第1723章 淒美(1 / 2)

禁錮於小張心頭的繩索,結不開,掙不脫,很多時候,淒美是主題,高尚和卑鄙,都是個人的行為,又往往隻是一個念頭和想法鑄成的。很多事情基本沒有什麼原則,分不清誰對誰錯。就如同亂世中的英雄,誰好誰壞?奸雄也好,梟雄也好,盡管高調唱的是:莫以成敗論英雄!可失敗了的英雄和狗熊又有什麼區別?還不是任人踐踏辱沒。世間有幾人能如似樂不思蜀的劉禪精明,去做個快樂的狗熊。而南唐李煜則是個吟唱憂傷歌曲的狗熊,唱什麼故國不堪回首月明中……早知今日,何必當初?自作自受。

有一種傳說中的思緒叫做哀傷和惆悵,此時的小張,心中大概正是彌漫了傳說中的它們。小張也知道,寂寞是不好的,惆悵也是可恥的,他決心要驅散它們。

在路燈下的馬路上漫無目的地行走,急駛的車輛不斷地經過身邊,稀疏的人流也不時擦肩而過,小張心裏難以名狀的痛楚久久不能平息,心不在焉的小張,還是到了和刀疤約會的地方,在一盞霓虹燈的閃爍下,它綠色的光亮映襯了“道軒養生堂”五個大字的璀璨。

“應該就是這家吧?”稍作猶豫後,小張對自己說道。

“道軒養生堂”的正麵是兩扇黑漆漆的木質大門,大門中央鑲嵌了寬大的透明玻璃。透過玻璃望去,門廳的左邊靠牆擺放了一張長沙發,正前方是一尊被塑料蠟燭和水果環繞的文關公,左邊則是高至胸口的吧台。雖然門廳被日光燈照得煞是明亮,但小張在門外依舊沒能見到室內的人影。

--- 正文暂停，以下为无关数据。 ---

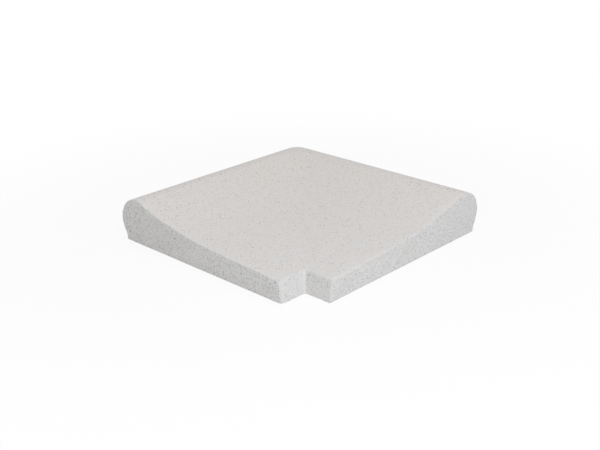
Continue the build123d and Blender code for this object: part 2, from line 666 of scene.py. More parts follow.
    def lay_notch(self, notch: np.ndarray) -> None:
        """Lays the rows down the notch's walls.

        Args:
            notch: The sheet that gets the point indices.
        """
        wall = self.wall
        stations = np.arange(wall + 1 - self.first_bend, self.first_bend - wall)
        over, under = self.upper[wall + np.abs(stations)], self.lines[wall + np.abs(stations)]
        start = np.array([self.upper[wall], self.section.top(self.upper[wall], self.section.side)])
        end = np.array([self.wall_inset, 0.0])
        for row, (inset, height) in enumerate(self.wall_rows(start, end)):
            share = height / start[1]
            far = inset + share * (over - self.upper[wall]) + (1 - share) * (under - self.wall_inset)
            low, high = self.place(np.full(far.shape, inset), far)
            across, along = self.either_way(stations <= 0, low, high)
            by_top, by_foot = row < self.arris_pieces, self.rows - 1 - row < self.arris_pieces
            rubbed = float(by_top) + self.notch_base_rub * float(by_foot)
            # The inner-corner mask: fewer grains, and painted light that whitens the paste towards the
            # corner.
            band = np.where(stations < 0, *self.notch_root_clean_and_lit_bands)
            root = np.clip(1 - (far - inset) / band, 0, 1)
            masks = {Mask.NOTCH_WALL: 1.0, Mask.ARRIS: rubbed, Mask.BARED: self.wall_bared, Mask.ROOT: root}
            notch[row, stations + self.last - wall] = self.add(across, along, height, masks)

    def outline(self) -> np.ndarray:
        """Takes the section from the notch's top over the lip to the notch's foot.

        Returns:
            Its points, as inset and height pairs.
        """
        over, under = self.upper[self.wall :: -1], self.lines[: self.wall + 1]
        top = self.section.top(over, np.full(over.shape, self.section.side))
        insets = np.concatenate([over, self.lip_section[:, 0], under])
        heights = np.concatenate([top, self.lip_section[:, 1], np.zeros(under.shape)])
        return np.stack([insets, heights], 1)

    def bend_over(self) -> list[Bend]:
        """Bends the section over into a joint face.

        Returns:
            The stations of the bend, of which the last lies in the joint face.
        """
        outline = self.outline()
        along = np.gradient(outline, axis=0)
        normal = np.stack([along[:, 1], -along[:, 0]], 1) / np.hypot(along[:, 0], along[:, 1])[:, None]
        radii = [self.joint_base_arris, self.joint_top_arris]
        radius = np.interp(outline[:, 1], self.joint_arris_rise, radii)
        by_wall = np.clip(outline[:, 0] / outline[0, 0] * self.wall_blend - (self.wall_blend - 1), 0, 1)
        reach = radius + by_wall * (self.joint_wall_arris - radius)
        stations = []
        for bend in self.bends:
            gap = reach * (1 - math.sin(bend))
            inside = np.clip(radius - gap, 0, None)
            bent = outline - normal * (radius - np.sqrt(radius**2 - inside**2))[:, None]
            bent[:, 0] -= self.joint_wall_arris * (1 - math.cos(bend)) * by_wall
            wall_gap = self.joint_wall_arris * (1 - math.sin(bend))
            stations.append(Bend(bent, gap, self.wall_rows(bent[0], bent[-1]), wall_gap))
        return stations

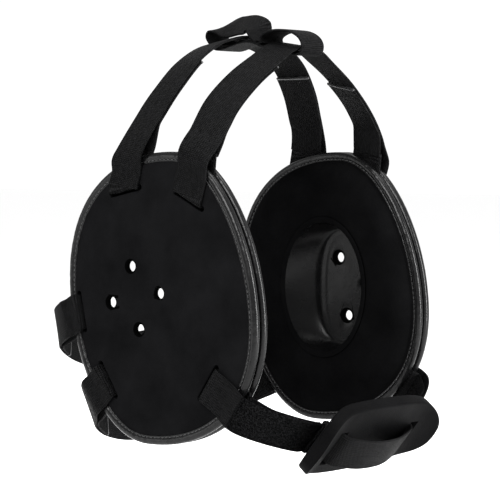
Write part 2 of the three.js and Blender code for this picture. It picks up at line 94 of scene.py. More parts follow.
class GuardSizes(bpy.types.PropertyGroup):
    """Sizes that a user would change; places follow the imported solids."""

    tape_width: FloatProperty(
        name="Tape width", description="Width of the edge tape on each face",
        default=6 * MM, unit="LENGTH")
    web_width: FloatProperty(
        name="Webbing width", description="Width of every strap",
        default=24 * MM, unit="LENGTH")
    web_thickness: FloatProperty(
        name="Webbing thickness", description="Thickness of every strap",
        default=1.5 * MM, unit="LENGTH")
    vent_diameter: FloatProperty(
        name="Vent diameter", description="Diameter of each vent hole",
        default=9 * MM, unit="LENGTH")
    stitch_pitch: FloatProperty(
        name="Stitch pitch", description="Distance from one stitch to the next",
        default=3.1 * MM, unit="LENGTH")
    outline_steps: IntProperty(
        name="Outline steps", description="Number of segments round each ear piece",
        default=240)


class GuardColours(bpy.types.PropertyGroup):
    """Base colours of the finishes."""

    panel: FloatVectorProperty(
        name="Panel", description="Outer face fabric", subtype="COLOR",
        default=(0.0031, 0.0031, 0.0033))
    cushion: FloatVectorProperty(
        name="Cushion", description="Inner cushion fabric", subtype="COLOR",
        default=(0.0018, 0.0018, 0.0019))
    binding: FloatVectorProperty(
        name="Binding", description="Vinyl edge tape", subtype="COLOR",
        default=(0.0018, 0.0018, 0.0019))
    lining: FloatVectorProperty(
        name="Lining", description="Smooth lining of the ear openings", subtype="COLOR",
        default=(0.0014, 0.0014, 0.0015))
    webbing: FloatVectorProperty(
        name="Webbing", description="Woven straps", subtype="COLOR",
        default=(0.0024, 0.0024, 0.0025))
    foam: FloatVectorProperty(
        name="Foam", description="Chin cup foam", subtype="COLOR",
        default=(0.0013, 0.0013, 0.0014))
    # Painted shade: a darker colour for the walls of the vents and a thin ring round them, standing in for
    # the shade inside the holes
    raw_edge: FloatVectorProperty(
        name="Raw edge", description="Cut foam in the walls of the vents", subtype="COLOR",
        default=(0.0006, 0.0006, 0.0006))
    # Painted highlight: the sealed strap ends are coloured lighter than the webbing to stand for the
    # highlight along their edges
    sealed_end: FloatVectorProperty(
        name="Sealed end", description="Melted ends of the webbing", subtype="COLOR",
        default=(0.012, 0.012, 0.0125))
    thread: FloatVectorProperty(
        name="Thread", description="Sewing thread", subtype="COLOR",
        default=(0.007, 0.007, 0.0073))


# Node materials


def new_material(name, colour, roughness):
    material = bpy.data.materials.new(name)
    material.use_nodes = True
    shader = material.node_tree.nodes["Principled BSDF"]
    shader.inputs["Base Color"].default_value = (*colour, 1)
    shader.inputs["Roughness"].default_value = roughness
    return material, material.node_tree, shader


def add_node(tree, kind, **values):
    node = tree.nodes.new(kind)
    for key, value in values.items():
        if hasattr(node, key):
            setattr(node, key, value)
        else:
            node.inputs[key.replace("_", " ").title()].default_value = value
    return node


def link(tree, start, end):
    tree.links.new(start, end)


def add_texture(tree, kind, place, **values):
    """A texture node that reads the given coordinates."""
    node = add_node(tree, kind, **values)
    link(tree, place, node.inputs["Vector"])
    return node


def colour_ramp(tree, shader, factor, colour, stops):
    """Base colour from a factor; each stop has a position and a multiple of the colour."""
    ramp = add_node(tree, "ShaderNodeValToRGB")
    for element, (position, multiple) in zip(ramp.color_ramp.elements, stops):
        element.position = position
        element.color = (*[c * multiple for c in colour], 1)
    link(tree, factor, ramp.inputs["Fac"])
    link(tree, ramp.outputs["Color"], shader.inputs["Base Color"])


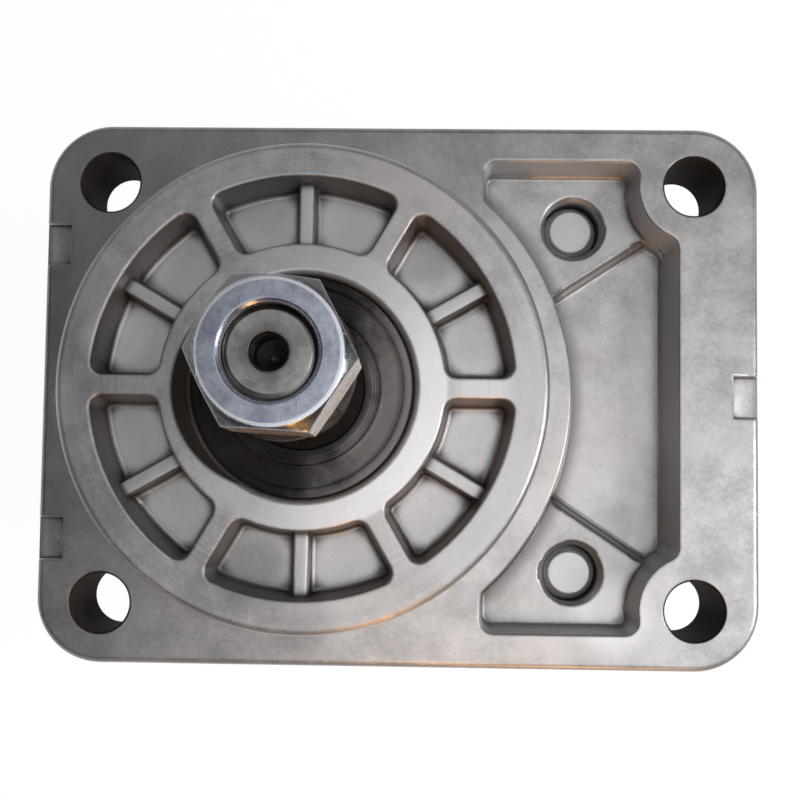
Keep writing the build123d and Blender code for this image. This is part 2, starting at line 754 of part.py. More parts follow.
# Rear cover
with BuildPart() as rear_cover:
    with BuildSketch(Plane.XY.offset(rear_joint_z)):
        add(body_outline.sketch)
    extrude(amount=-rear_cover_thickness)
    chamfer(rear_cover.faces().sort_by(Axis.Z)[0].edges(), rear_cover_edge)
    with BuildSketch(Plane.XY.offset(rear_joint_z)):
        with Locations(*bolt_grid):
            Circle(bolt_clearance_d / 2)
    extrude(amount=-rear_cover_thickness, mode=Mode.SUBTRACT)
    with BuildSketch(Plane.XY.offset(rear_joint_z)):
        with Locations(*sleeve_bolts):
            Circle(sleeve_d / 2 + sleeve_fit)
    extrude(amount=-(sleeve_length + bolt_blind_gap) / 2, mode=Mode.SUBTRACT)
rear_cover.part.label = "rear_cover"
export_step(rear_cover.part, "parts/rear_cover.step")

# Centring sleeves round two of the bolts, across both joints
with BuildPart() as centring_sleeves:
    for middle_z in (joint_z, rear_joint_z):
        with BuildSketch(Plane.XY.offset(middle_z)):
            with Locations(*sleeve_bolts):
                Circle(sleeve_d / 2)
                Circle(bolt_clearance_d / 2, mode=Mode.SUBTRACT)
        extrude(amount=sleeve_length / 2, both=True)
centring_sleeves.part.label = "centring_sleeves"
export_step(centring_sleeves.part, "parts/centring_sleeves.step")

# Body bolts, from the rear cover into the front cover
bolt_chamfer = (bolt_d - bolt_end_d) / 2
with BuildPart() as body_bolts:
    with BuildSketch(Plane.XY.offset(bolt_seat_z)):
        with Locations(*bolt_grid):
            RegularPolygon(bolt_head_flats / math.sqrt(3), 6)
    extrude(amount=-bolt_head_height)
    with BuildSketch(Plane.XY.offset(bolt_seat_z)):
        with Locations(*bolt_grid):
            Circle(bolt_d / 2)
    extrude(amount=bolt_length)
    chamfer(body_bolts.faces().sort_by(Axis.Z)[-4:].edges(), bolt_chamfer)
body_bolts.part.label = "body_bolts"
export_step(body_bolts.part, "parts/body_bolts.step")

with BuildPart() as bolt_washers:
    with BuildSketch(Plane.XY.offset(bolt_seat_z)):
        with Locations(*bolt_grid):
            Circle(washer_d / 2)
            Circle(bolt_clearance_d / 2, mode=Mode.SUBTRACT)
    extrude(amount=washer_thickness)
bolt_washers.part.label = "bolt_washers"
export_step(bolt_washers.part, "parts/bolt_washers.step")
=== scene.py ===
import json
import math

import bmesh
import bpy
from mathutils import Euler, Matrix, Vector


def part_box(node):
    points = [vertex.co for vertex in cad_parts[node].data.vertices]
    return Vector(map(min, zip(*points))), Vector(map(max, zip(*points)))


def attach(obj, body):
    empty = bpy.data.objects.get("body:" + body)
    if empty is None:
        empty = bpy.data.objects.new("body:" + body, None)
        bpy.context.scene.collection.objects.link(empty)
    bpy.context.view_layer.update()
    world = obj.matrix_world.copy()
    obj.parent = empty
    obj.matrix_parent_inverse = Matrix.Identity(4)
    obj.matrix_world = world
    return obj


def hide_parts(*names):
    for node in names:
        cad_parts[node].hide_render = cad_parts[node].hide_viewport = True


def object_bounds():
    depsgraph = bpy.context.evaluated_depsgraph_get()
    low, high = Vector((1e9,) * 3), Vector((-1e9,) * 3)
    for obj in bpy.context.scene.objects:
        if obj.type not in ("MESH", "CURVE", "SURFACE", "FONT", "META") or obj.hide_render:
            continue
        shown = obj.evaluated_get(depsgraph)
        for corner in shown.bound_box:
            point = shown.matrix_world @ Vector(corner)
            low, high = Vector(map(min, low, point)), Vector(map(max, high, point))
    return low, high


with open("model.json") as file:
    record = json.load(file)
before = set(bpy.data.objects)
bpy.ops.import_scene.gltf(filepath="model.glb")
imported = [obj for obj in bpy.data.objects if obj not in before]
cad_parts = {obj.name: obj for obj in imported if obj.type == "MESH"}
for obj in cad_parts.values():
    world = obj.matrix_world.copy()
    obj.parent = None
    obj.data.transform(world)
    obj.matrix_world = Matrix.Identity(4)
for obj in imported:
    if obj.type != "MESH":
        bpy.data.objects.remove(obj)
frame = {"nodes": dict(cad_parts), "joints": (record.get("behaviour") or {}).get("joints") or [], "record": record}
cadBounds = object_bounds()
cadNodes = frame["nodes"]
mm = 0.001

# the four mounting holes
mountPattern = next(mount for mount in frame["record"]["mounts"] if mount["name"] == "mounting_holes")
mountX, mountY = mountPattern["pos_m"][:2]
mountHalfX = mountPattern["dims"]["spacing_x_mm"] * mm / 2
mountHalfY = mountPattern["dims"]["spacing_y_mm"] * mm / 2

# camera over the shaft end
cameraView = {
    "place": (16.65, -17.35, 138.0),  # mm
    "turn": (2.243, 0.867, 0.764),  # degrees
    "lens": 36.76,
    "shift": (0.0108, 0.0801),
    "clipStart": 0.005,
}
cameraData = bpy.data.cameras.new("studioCamera")
cameraData.lens = cameraView["lens"]
cameraData.shift_x, cameraData.shift_y = cameraView["shift"]
cameraData.clip_start = cameraView["clipStart"]
camera = bpy.data.objects.new("studioCamera", cameraData)
camera.location = Vector(cameraView["place"]) * mm
camera.rotation_euler = Euler([math.radians(angle) for angle in cameraView["turn"]])
bpy.context.scene.collection.objects.link(camera)
bpy.context.scene.camera = camera
print("camera set")


def feed(tree, socket, value):
    if isinstance(value, Wire):
        tree.links.new(value.socket, socket)
    else:
        socket.default_value = value


class Wire:  # an output socket that takes part in sums
    def __init__(self, tree, socket):
        self.tree = tree
        self.socket = socket

    def sum(self, operation, *terms):
        made = self.tree.nodes.new("ShaderNodeMath")
        made.operation = operation
        for inlet, term in enumerate(terms):
            feed(self.tree, made.inputs[inlet], term)
        return Wire(self.tree, made.outputs[0])

    def __add__(self, other):
        return self.sum("ADD", self, other)

    def __radd__(self, other):
        return self.sum("ADD", other, self)

    def __sub__(self, other):
        return self.sum("SUBTRACT", self, other)

    def __rsub__(self, other):
        return self.sum("SUBTRACT", other, self)

    def __mul__(self, other):
        return self.sum("MULTIPLY", self, other)

    def __rmul__(self, other):
        return self.sum("MULTIPLY", other, self)

    def __truediv__(self, other):
        return self.sum("DIVIDE", self, other)

    def __rtruediv__(self, other):
        return self.sum("DIVIDE", other, self)

    def __pow__(self, other):
        return self.sum("POWER", self, other)

    def __abs__(self):
        return self.sum("ABSOLUTE", self)

    def fraction(self):
        return self.sum("FRACT", self)

    def atLeast(self, floor):
        return self.sum("MAXIMUM", self, floor)

    def atMost(self, ceiling):
        return self.sum("MINIMUM", self, ceiling)


class NodeTree:  # makes and joins the nodes of a material or a world
    def __init__(self, tree):
        self.tree = tree

    def node(self, kind, settings=None, values=None, outlet=0):
        made = self.tree.nodes.new(kind)
        for name, value in (settings or {}).items():
            setattr(made, name, value)
        for name, value in (values or {}).items():
            feed(self.tree, made.inputs[name], value)
        return Wire(self.tree, made.outputs[outlet])

    def split(self, vector):
        return [self.node("ShaderNodeSeparateXYZ", {}, {0: vector}, axis) for axis in "XYZ"]

    def rise(self, value, low, high):  # 0 below low, 1 above high
        return self.node(
            "ShaderNodeMapRange",
            {"interpolation_type": "SMOOTHSTEP"},
            {"Value": value, "From Min": low, "From Max": high},
        )

    def surface(self, shader):
        feed(self.tree, self.tree.nodes["Material Output"].inputs["Surface"], shader)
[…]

他試探著推開了大門,大概是鉸鏈的轉軸聲驚動了吧台後的WOMEN,一張年輕女人的臉伸出了吧台。走近一看,該女不僅體態臃腫,猩紅妝的塗抹也很是濃烈,讓人恍覺她是猩紅熱的重症患者。在猩紅熱的外側,另有一女,她的穿著倒是比較端莊,估計是這家店的老板娘。

“先生,想做什麼項目呀?”老板娘起身走出吧台,她滿臉堆著笑,竭力以親和掩飾內心的如饑似渴。

“做個腳吧。”小張隨口答道,毫無疑問的說,刀疤現在還沒有到來,他應該是深夜才出現的鼠輩,甜美與完全黑盡,他絕對不會出洞。

“哦”小張的回答讓老板娘臉上的笑意霎時消褪不少。

然而,生意人就是生意人,心理素質足夠過硬。不一會兒,春風重新飄蕩在了老板娘的臉上:“好的呀,我們這位技師做腳做得老好的哦!”一邊說,她的手一邊還指向了身邊的那個猩紅熱。

聽到老板娘的召喚,猩紅熱女人緊忙抬起魁偉的身軀,她繞過外側的椅子,風一般地來到了小張的身邊。當然,她帶來的風超重,還伴著一聲聲粗壯的喘息。

毫不理會老板娘的話茬,也不顧及身邊猩紅熱女人的期盼,小張扭過了頭去,眼睛直盯著牆上的價目表,表情木然。一片寂靜裏,他的背部可以感應到老板娘鄙視的目光,她一定是在心裏詛咒小張這個隻肯花五六十塊錢捏個腳還挑三揀四的爛人。

小張可不管,他本來就是一個挑剔的人,就算是休息和等人,他也需要的是養眼的放鬆,他幾乎想要現在在聯係一下,換個約會的地方,好歹自己也是堂堂的市長秘書,到這樣的地方,多少讓小張感到有些掉價,何況還是這樣難看的一個小姐,就在小張轉念之間,耳邊卻是傳來了老板娘的叫喊聲:“十六號,十六號”。

“哎,來了啦。”一個年輕女孩帶著她悅耳的清脆,也帶著她高頻的小碎步,風一般地拐過了彎角,輕盈地飄到了小張的身旁。一米六左右的身高,二十多歲的年齡。女孩上身套一件藕黃色T恤衫;她長了一張小巧的瓜子臉,麵容肯定算不上是非常的漂亮,但卻比較合小張的眼緣,尤其是她的一雙眼睛,散發了迷離的楚楚憂鬱的眼睛。

“先生,你看這個小妹怎麼樣?”老板娘問,善於察言觀色的老板娘已經發現了小張的鬱悶,雖然這不是個大生意,但掙一點算一點吧。

小張遲疑了那麼幾秒的時間,在心裏估算了一下,既然這個女孩還看的上眼,那麼就不換地點了,小張的嘴角有了一絲微笑,隨後點了點頭。差不多了,以小張行走江湖的經驗,十六號應該是老板娘壓箱底的東東,猩紅熱女人隻是老板娘欺生的劣質產品,生意人大多是這個德性,就像我們去購買房子,好戶型的總是沒有,但實際上等差一點的戶型賣完了,好戶型也就出現了,當然,能言善辯的售樓小姐會告訴你,這是過去別人定下的,隻是現在那個人生意做垮了,剛剛退回來的一套。

接下來自然是十六號在前麵帶路,小張尾隨其後,從前廳拐過彎角,前方是一條走廊,走廊的兩邊有幾處敞開著房門的足浴間。經過其中一間的門前,十六號探頭向裏張望,小張估計應該就在這間。

但是,經過了刹那間的遲疑,十六號卻是選擇繼續前行,一直前行到了走廊盡頭的拐角,這是一處近二十級的向上水泥台階。